- Directed by: Ravi Chavali
- Written by: Ravi Chavali (story, screenplay & dialogues)
- Produced by: Taranga Subramanyam
- Starring: Sivaji Manya Lahari Sadanand Duvvasi Mohan
- Cinematography: Vijay C. Kumar
- Music by: Sashi Preetam
- Production company: Taranga Films
- Release date: 10 November 2000;
- Country: India
- Language: Telugu

= College (2000 film) =

2000 Indian film by Ravi Chavali

College is a 2000 Telugu-language romantic drama film written and directed by Ravi Chavali and produced by Taranga Subramanyam under the banner of Taranga Films. The film stars Sivaji, Manya, Lahari, and Sadanand in lead roles, with music composed by Sashi Preetam.

The story revolves around a college student, Suri, who embarks on a journey to discover the identity of an anonymous admirer, eventually learning valuable lessons about love. Upon release, the film received positive reviews but was not commercially successful. The song "Maayadari Mysamma" became particularly popular.

== Plot ==
Suri, a final-year undergraduate student, is initially uninterested in love and believes it is a waste of time. However, his perspective begins to change when he receives a letter from an anonymous admirer who expresses her love for him and provides a clue about her identity. Despite dismissing the letter at first, Suri's curiosity is piqued, and he embarks on a quest to find out who the girl is as he follows the clues; his feelings for her start to develop.

Although Suri's friends help him in his search, he remains unable to uncover the sender's identity. To test true love, he places a musical pendant in the mailbox of the ladies' hostel. He suspects that his classmate, Lekha, may be the one in love with him, but remains indifferent to her affection.

At the farewell party, Suri dances with Pankajakshi, a less conventionally attractive student, and unexpectedly enjoys the dance.

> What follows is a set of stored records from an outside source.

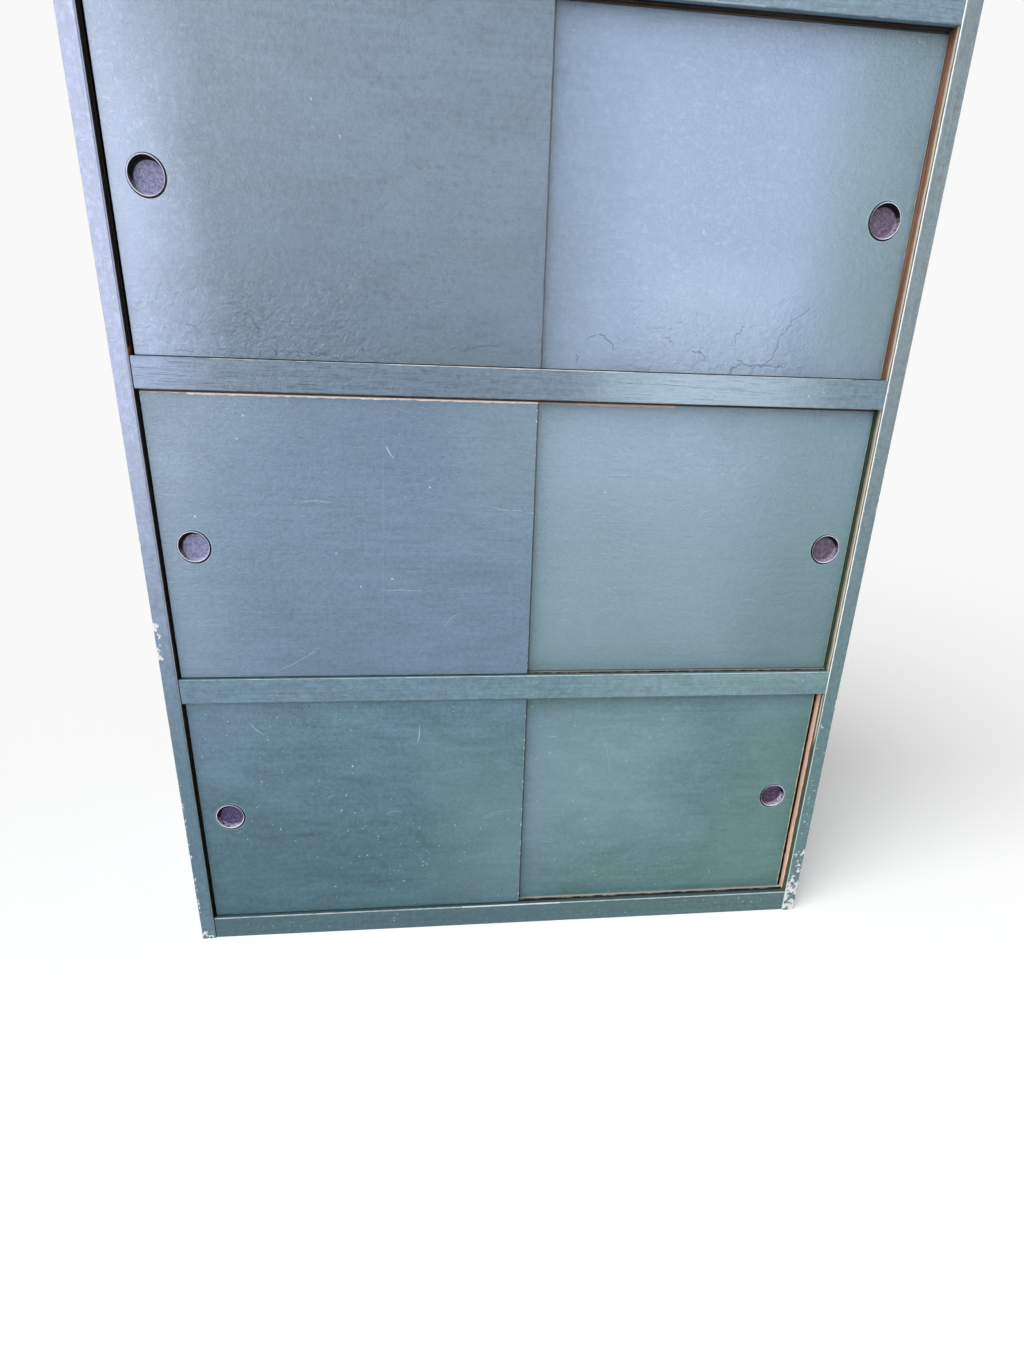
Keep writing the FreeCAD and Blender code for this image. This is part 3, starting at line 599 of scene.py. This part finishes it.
# Rails: the grain shows through the paint, the lips and arrises are rubbed, the grooves are bare.
# "ridge" is how far the paint has gone from the ridge between the tracks.
railLook = {
    "front_rail_bottom": {"left": (67, 98, 109), "right": (73, 105, 108), "seed": 11.0, "ridge": 0.5},
    "front_rail_lower": {"left": (101, 131, 150), "right": (108, 142, 147), "seed": 12.5, "ridge": 0.35},
    "front_rail_upper": {"left": (87, 109, 132), "right": (96, 122, 138), "seed": 14.2, "ridge": 0.15},
    "front_rail_top": {"left": (101, 125, 146), "right": (104, 130, 148), "seed": 15.9, "ridge": 0.0},
}
railWear = {
    "worn": (222, 226, 222), "lip": (52, 76, 84), "crack": (46, 60, 68),
    "grooveLight": (60, 50, 43), "grooveDark": (20, 17, 16), "grainLight": (255, 255, 255),
    "grainDark": (165, 178, 182), "grainShare": 0.22,
    "lipFrom": 0.0012, "runDepth": 0.0025, "grooveFrom": (-0.2011, -0.1999),
    "ridgeFrom": -0.1922, "ridgeTo": -0.1843,
}
# Rubbed runs along the front arrises: low x, high x, height above the rail's foot, half height, strength
railRuns = {
    "front_rail_upper": [
        (-0.21, 0.16, 0.0445, 0.0012, 0.95), (0.1, 0.52, 0.0445, 0.0008, 0.4),
        (-0.47, -0.16, 0.0445, 0.0008, 0.7), (-0.6, -0.42, 0.0445, 0.0005, 0.4),
    ],
    "front_rail_lower": [(-0.2, 0.6, 0.0445, 0.0009, 0.6), (-0.6, -0.2, 0.0445, 0.0006, 0.3)],
    "front_rail_bottom": [
        (-0.1, 0.1, 0.0445, 0.0007, 0.8), (0.1, 0.6, 0.0445, 0.0004, 0.4), (-0.6, -0.1, 0.0445, 0.0003, 0.4),
    ],
    "front_rail_top": [(-0.3, 0.3, 0.0, 0.0008, 0.4)],
}
railCracks = {
    "front_rail_upper": [
        (95, 1031, 400, 1020, 1.1, 0.6, 2), (-540, 1033, -470, 1032, 1.1, 0.5, 0),
        (-560, 1022, -500, 1021, 1.0, 0.45, 0), (-555, 1012, -455, 1011, 1.0, 0.45, 1),
    ],
    "front_rail_lower": [(11.5, 503, 11.7, 493, 1.6, 0.8, 0), (-300, 520, -120, 517, 1.0, 0.35, 1)],
    "front_rail_bottom": [(200, 22, 380, 20, 1.0, 0.3, 1)],
}
# Painted sheen, lighter bluish areas of reflected light: low x, high x, softness, strength, colour
railSheen = {
    "front_rail_upper": [
        (0.04, 0.54, 0.2, 0.58, (170, 194, 214)), (-0.8, -0.44, 0.12, 0.5, (166, 184, 224)),
    ],
    "front_rail_lower": [(0.05, 0.6, 0.2, 0.1, (170, 194, 214))],
}
# Chipped areas: low x, high x, limit, strength
railChips = {
    "front_rail_lower": [(0.36, 0.44, 0.63, 0.5), (0.5, 0.58, 0.64, 0.4)],
    "front_rail_bottom": [(0.1, 0.56, 0.655, 0.5), (0.46, 0.57, 0.65, 0.5), (-0.55, -0.2, 0.655, 0.5)],
    "front_rail_upper": [(0.4, 0.52, 0.66, 0.4)],
}


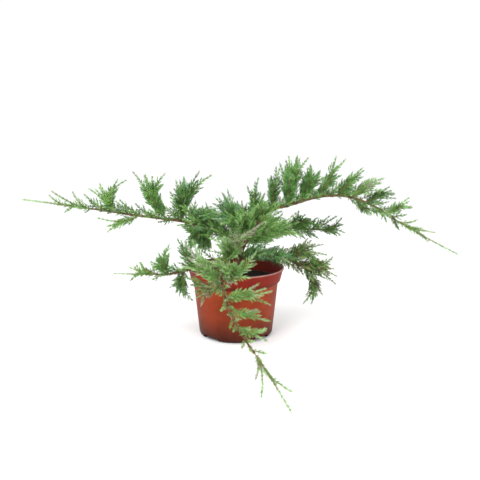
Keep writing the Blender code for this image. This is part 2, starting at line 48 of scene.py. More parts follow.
# Limbs: headings are degrees about Z from +X, rises are degrees above level from root to tip,
# a share is where along its bearer a bough starts
trunkSizes = dict(foot=(0.004, 0.0), sunk=0.002, heading=2, turn=0, rise=(90, 86, 72, 54, 54, 62),
                  length=0.148, root=0.0080, tip=0.0052, flare=1.5, flareEnd=0.16)
boughSizes = {
    "bough_left_upper": dict(on="trunk", share=0.48, heading=178, turn=3, length=0.330,
                             rise=(40, 24, 11, 7, 7, 9, 9), root=0.0040, tip=0.0016),
    "bough_left_lower": dict(on="trunk", share=0.17, heading=210, turn=-24, length=0.180,
                             rise=(30, 10, -12, -16, -8, 4), root=0.0040, tip=0.0020),
    "bough_front": dict(on="trunk", share=0.31, heading=-104, turn=-2, length=0.142,
                        rise=(28, 10, -4, -20, -30), root=0.0040, tip=0.0026),
    "bough_front_outer": dict(on="bough_front", share=1.0, heading=-86, turn=26, length=0.214,
                              rise=(-27, -23, -22, -22), root=0.0025, tip=0.0016),
    "bough_right_upper": dict(on="trunk", share=1.0, heading=0, turn=2, length=0.178,
                              rise=(38, 12, 18, 14, 4, -8), root=0.0040, tip=0.0027),
    "bough_right_outer": dict(on="bough_right_upper", share=1.0, heading=-1, turn=0, length=0.118,
                              rise=(-10, -22, -31, -34), root=0.0026, tip=0.0017),
    "bough_right_back": dict(on="trunk", share=0.62, heading=42, turn=-32, length=0.190,
                             rise=(28, 6, -8, -8, 0), root=0.0038, tip=0.0020),
    "bough_right_lower": dict(on="trunk", share=0.27, heading=2, turn=16, length=0.174,
                              rise=(26, -2, -14, -26, -48), root=0.0040, tip=0.0022),
    "bough_back_left": dict(on="trunk", share=0.42, heading=128, turn=-12, length=0.190,
                            rise=(34, 14, 0, -10, -14), root=0.0040, tip=0.0022),
    "bough_back_right": dict(on="trunk", share=0.52, heading=78, turn=-8, length=0.200,
                             rise=(32, 16, 2, -10, -16), root=0.0040, tip=0.0022),
}

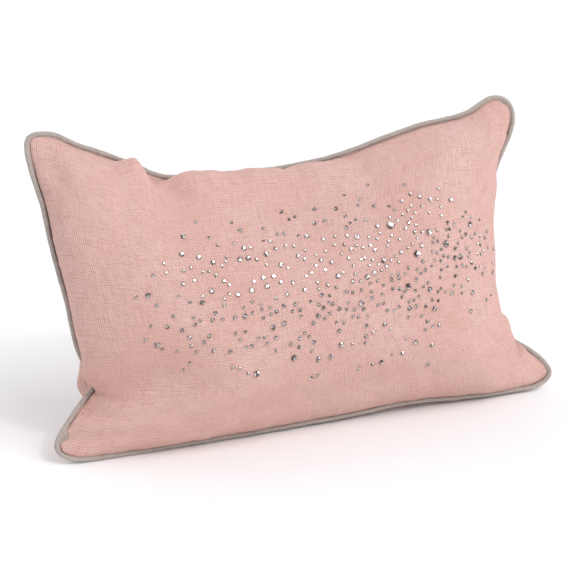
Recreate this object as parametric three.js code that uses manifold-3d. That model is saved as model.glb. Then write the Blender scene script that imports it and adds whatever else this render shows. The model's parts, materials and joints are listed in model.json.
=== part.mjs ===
// Lumbar scatter cushion with contrast piping, a scatter of heat-set crystals on its front and a zip
// across its back. It stands on its lower long edge and leans back. Millimetres, +Z up, front facing -Y.

import * as THREE from 'three';
import { mergeVertices } from 'three/addons/utils/BufferGeometryUtils.js';
import Module from 'manifold-3d';

const wasm = await Module();
wasm.setup();

// Driving sizes of the filled cover
const earSpan = 492;            // across the seam's corners, before they are rounded
const earHeight = 287;          // up the seam's corners, before they are rounded
const sidePull = 31;            // how far each short seam is drawn in at its middle
const topPull = 39;             // how far the upper seam is drawn down at its middle
const earRadius = 16;
const leanDegrees = 18;
const frontCrown = 82;          // reach of the front section's curve handles, which sets its fullness
const baseDepth = 64;           // flat patch that the filled cover rests on, behind the lower seam
const backReach = 104;          // how far back the cover bulges, level with its shoulder
const shoulderHeight = 100;

// Cloth, piping and pad
const clothThickness = 0.9;
const clothGap = 0.3;           // running gap between layers that touch
const pipingRadius = 2.5;
const casingThickness = 0.45;
const casingFlange = 5;         // seam allowance of the piping's casing
const pipingGap = 0.75;          // between the casing and the seam it is sewn into
const padCloth = 0.5;

// Zip
const zipHeight = 150;          // along the back cloth, from the lower seam to the zip's centre
const zipStripHalf = 16;        // half the flat strip of cloth that carries the zip
const slotHalf = 150;
const slotHalfWidth = 4.7;
const clothSeamGap = 0.6;       // between the two back panels past the ends of the zip
const coilHalf = 145;
const coilWidth = 2.2;
const coilThickness = 1.5;
const coilChannel = 1.4;        // left between the closed rows for the slider's post
const tapeHalf = 153;
const tapeWidth = 13;
const tapeThickness = 0.5;
const sliderLength = 10;
const sliderPlate = 1.1;
const sliderWidth = 8;
const postWidth = 0.7;
const stopLength = 3;
const pullLength = 24;
const pullWidth = 6;
const pullThickness = 1;

// Crystals: each is the radius of its flat back, and where it sits on the front cloth, as a share of the
// half width from the centre and of the height from the lower seam
const crystalRise = 0.42;       // height of a crystal over its diameter
const crystals = [
  [3.6, 0.30, 0.66], [3.4, 0.40, 0.56], [3.2, 0.55, 0.57], [3.0, 0.47, 0.62], [2.8, 0.62, 0.52],
  [2.8, 0.70, 0.61], [2.8, 0.34, 0.47], [2.6, 0.46, 0.38], [2.6, 0.24, 0.56], [2.6, 0.15, 0.64],
  [2.4, 0.12, 0.44], [2.4, 0.03, 0.53], [2.4, -0.06, 0.66], [2.4, 0.02, 0.32], [2.2, -0.12, 0.50],
  [2.4, -0.20, 0.58], [2.2, -0.27, 0.40], [2.8, -0.18, 0.30], [2.8, -0.34, 0.26], [2.2, -0.40, 0.50],
  [2.4, -0.33, 0.64], [2.2, -0.48, 0.60], [2.2, -0.55, 0.48], [2.0, -0.52, 0.34], [2.0, -0.64, 0.40],
  [2.2, 0.22, 0.36], [2.2, 0.20, 0.24], [2.2, 0.36, 0.29], [2.2, 0.56, 0.42], [2.2, 0.66, 0.34],
  [2.2, 0.76, 0.44], [2.0, 0.80, 0.55], [2.0, 0.50, 0.72], [2.0, 0.10, 0.74], [2.0, -0.10, 0.22],
  [2.0, 0.42, 0.20],
];

const colours = {
  cloth: 0xe2aca0, piping: 0xb5a79d, cord: 0xeae4da, pad: 0xf2efe8, fill: 0xfafaf8,
  tape: 0xd9a498, coil: 0xd29c90, metal: 0xb9babd, crystal: 0xcfe0ea, label: 0xf6f4ef,
};

// Frame of the seam: its plane leans back about the lower seam, which lies one piping radius up
const lean = THREE.MathUtils.degToRad(leanDegrees);
const pipingClearance = 0.2;     // between the piping and the surface below it
const seamOrigin = new THREE.Vector3(0, 0, pipingRadius + pipingClearance);
const across = new THREE.Vector3(1, 0, 0);
const upward = new THREE.Vector3(0, Math.sin(lean), Math.cos(lean));
const forward = new THREE.Vector3(0, -Math.cos(lean), Math.sin(lean));
const seamSlit = casingThickness + 0.1;              // half the thickness of the casing's allowance
const rimOffset = seamSlit + pipingGap;              // each panel's rim lies this far from the seam plane
const pipingOffset = pipingRadius + pipingGap;       // from the seam to the middle of the piping
const halfSpan = earSpan / 2;
const cornerShare = earRadius * (1 - Math.SQRT1_2);  // where the rounded corner's middle lies

function cornerDrop(distance) {
  const d = earRadius - distance;
  return d > 0 ? earRadius - Math.sqrt(earRadius ** 2 - d ** 2) : 0;
}

// Half width of the cover at a share t of its height
function halfWidth(t) {
  const pull = sidePull * Math.sin(Math.PI * t) ** 0.8;
  const fromCorner = earHeight * Math.min(t, 1 - t) + cornerShare;
  return halfSpan - pull - cornerDrop(fromCorner);
}

// Height of the lower and upper seams at a share s of the half width. The lower corners are lifted by what
// the piping needs beneath them, where it hangs under the seam instead of lying in front of it
function lowerSeam(s) {
  const lift = pipingOffset * (1 - fullness('back', s));
  return lift + cornerDrop(halfSpan * (1 - Math.abs(s)) + cornerShare);
}

function upperSeam(s) {
  const pull = topPull * (1 - Math.abs(s) ** 2.6) ** 1.3;
  return earHeight - pull - cornerDrop(halfSpan * (1 - Math.abs(s)) + cornerShare);
}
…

Pankajakshi's eyes reveal her love for him. Meanwhile, Lekha plans to announce her feelings for Suri at the party publicly. Just as she is about to declare her love, the pendant that Suri had placed in the mailbox falls from Pankajakshi's hands. With the music from the pendant playing, Suri realizes that Pankajakshi is his true love and confesses his feelings, leading to a happy conclusion.

== Cast ==
- Sivaji as Suri
- Manya as Lekha
- Lahari as Pankajakshi
- Sadanand
- Duvvasi Mohan
- Gundu Hanumantha Rao
- Babloo

== Production ==
Directed by Ravi Chavali, who had previously worked on Bachelors (2000), College targeted a youthful audience, particularly college students.

== Music ==
The soundtrack of College features music composed by Sashi Preetam. The song "Maayadari Maisammo," traditionally sung during the Bonalu festival in the Telangana region, has been used in this film. The song became popular and is considered one of the highlights of the film. Audio was released through Aditya Music.

Source:

Track list
| No. | Title | Lyrics | Singer(s) | Length |
|---|---|---|---|---|
| 1. | "Chirigina Jeans" | Sashi Preetam | Sashi Preetam | 5:57 |
| 2. | "L.K.G.Nundi" | Kulasekhar | Smita | 4:43 |
| 3. | "Ekkada Dagunnavu" | Sashi Preetam | Sashi Preetam | 4:13 |
| 4. | "Okka Sari Back" | Kulasekhar | Malik, Ravi Varma, Srikanth, Sivaji | 3:48 |
| 5. | "Mayadari Maisamma" | Gundeti Ramesh | Srikanth | 4:21 |
| Total length: |  |  |  | 23:02 |

== Reception ==
Idlebrain.com rated the film 3 out of 5, stating, "This film is a neat film sans too much vulgarity. Best recommended for the college youth." Andhra Today reviewed College as a short but sweet love story with good entertainment, highlighting the director's clever handling of suspense and the popular song "Maayadari Mysamma" as a standout. Andhra Online also rated the film 3 out of 5 stars and wrote, "The film, College is based on the consummate screenplay and has no particular story line to narrate".